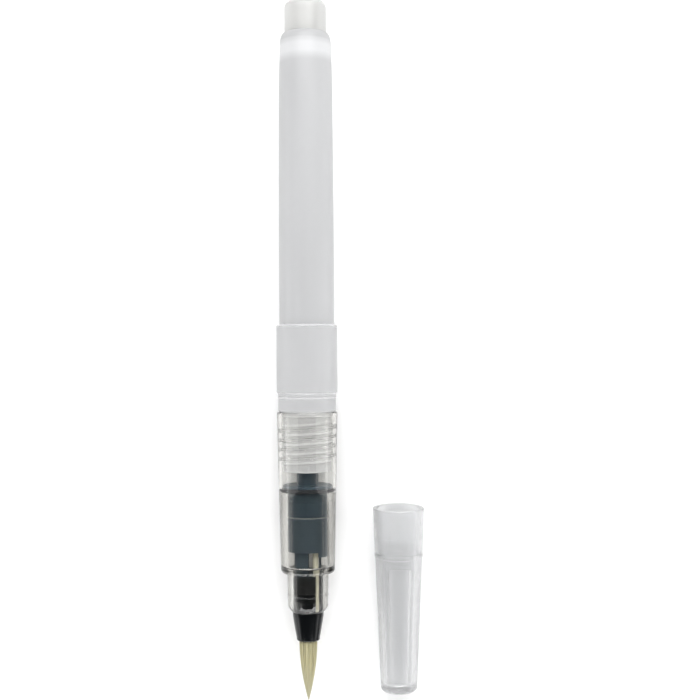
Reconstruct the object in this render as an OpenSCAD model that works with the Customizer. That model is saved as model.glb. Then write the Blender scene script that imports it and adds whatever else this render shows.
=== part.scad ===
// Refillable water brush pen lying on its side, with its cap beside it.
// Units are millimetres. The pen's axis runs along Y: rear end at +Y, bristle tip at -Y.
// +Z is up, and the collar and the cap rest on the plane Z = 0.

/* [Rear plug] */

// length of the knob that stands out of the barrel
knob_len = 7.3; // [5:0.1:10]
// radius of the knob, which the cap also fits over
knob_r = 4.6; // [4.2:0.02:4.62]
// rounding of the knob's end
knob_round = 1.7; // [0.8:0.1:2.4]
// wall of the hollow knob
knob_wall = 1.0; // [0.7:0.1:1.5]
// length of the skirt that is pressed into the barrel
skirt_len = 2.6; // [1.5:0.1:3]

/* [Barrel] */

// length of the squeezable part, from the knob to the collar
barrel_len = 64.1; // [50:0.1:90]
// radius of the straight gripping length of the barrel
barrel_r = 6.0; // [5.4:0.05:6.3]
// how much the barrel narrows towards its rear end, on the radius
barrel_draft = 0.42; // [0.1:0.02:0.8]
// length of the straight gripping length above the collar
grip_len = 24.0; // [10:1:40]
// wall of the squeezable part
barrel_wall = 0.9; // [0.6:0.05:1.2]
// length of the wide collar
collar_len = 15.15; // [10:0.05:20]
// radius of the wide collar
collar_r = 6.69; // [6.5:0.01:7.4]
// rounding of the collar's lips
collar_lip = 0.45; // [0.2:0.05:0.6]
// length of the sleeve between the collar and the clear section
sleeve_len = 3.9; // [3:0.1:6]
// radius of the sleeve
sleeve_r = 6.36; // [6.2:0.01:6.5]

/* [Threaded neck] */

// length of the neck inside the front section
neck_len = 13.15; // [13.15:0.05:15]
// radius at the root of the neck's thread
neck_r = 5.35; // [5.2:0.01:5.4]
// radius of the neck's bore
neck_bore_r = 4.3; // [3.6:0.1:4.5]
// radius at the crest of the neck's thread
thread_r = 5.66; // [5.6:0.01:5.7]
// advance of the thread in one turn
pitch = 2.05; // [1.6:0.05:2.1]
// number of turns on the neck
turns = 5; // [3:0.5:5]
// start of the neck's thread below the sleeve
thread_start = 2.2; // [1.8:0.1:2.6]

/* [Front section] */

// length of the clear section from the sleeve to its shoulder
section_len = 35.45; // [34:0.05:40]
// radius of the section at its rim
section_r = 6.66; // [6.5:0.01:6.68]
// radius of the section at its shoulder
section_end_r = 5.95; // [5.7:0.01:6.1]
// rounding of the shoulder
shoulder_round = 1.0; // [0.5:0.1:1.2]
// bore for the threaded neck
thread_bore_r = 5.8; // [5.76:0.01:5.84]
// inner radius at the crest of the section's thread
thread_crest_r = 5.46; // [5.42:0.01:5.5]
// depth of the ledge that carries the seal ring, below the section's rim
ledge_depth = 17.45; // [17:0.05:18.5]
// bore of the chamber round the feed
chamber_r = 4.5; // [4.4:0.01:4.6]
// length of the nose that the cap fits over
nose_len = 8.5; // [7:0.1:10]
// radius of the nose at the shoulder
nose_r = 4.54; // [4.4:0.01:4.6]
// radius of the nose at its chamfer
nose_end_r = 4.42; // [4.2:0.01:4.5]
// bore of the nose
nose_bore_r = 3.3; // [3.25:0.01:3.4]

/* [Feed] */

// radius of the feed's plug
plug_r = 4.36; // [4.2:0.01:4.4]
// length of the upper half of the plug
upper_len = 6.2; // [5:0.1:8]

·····

Do this:
Print, please, the lines above from the very first through the one that holds "[Rear plug] */", both included, word for word and with nothing else.

Exercise result:
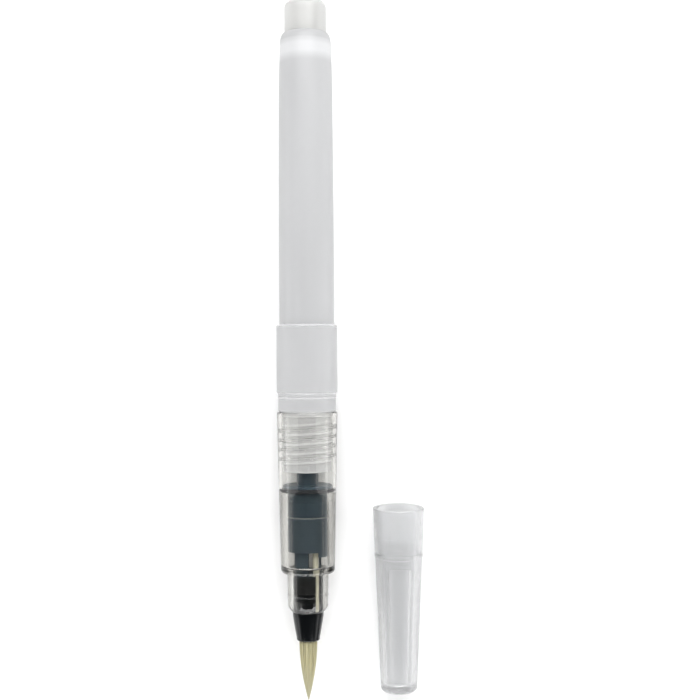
Reconstruct the object in this render as an OpenSCAD model that works with the Customizer. That model is saved as model.glb. Then write the Blender scene script that imports it and adds whatever else this render shows.
=== part.scad ===
// Refillable water brush pen lying on its side, with its cap beside it.
// Units are millimetres. The pen's axis runs along Y: rear end at +Y, bristle tip at -Y.
// +Z is up, and the collar and the cap rest on the plane Z = 0.

/* [Rear plug] */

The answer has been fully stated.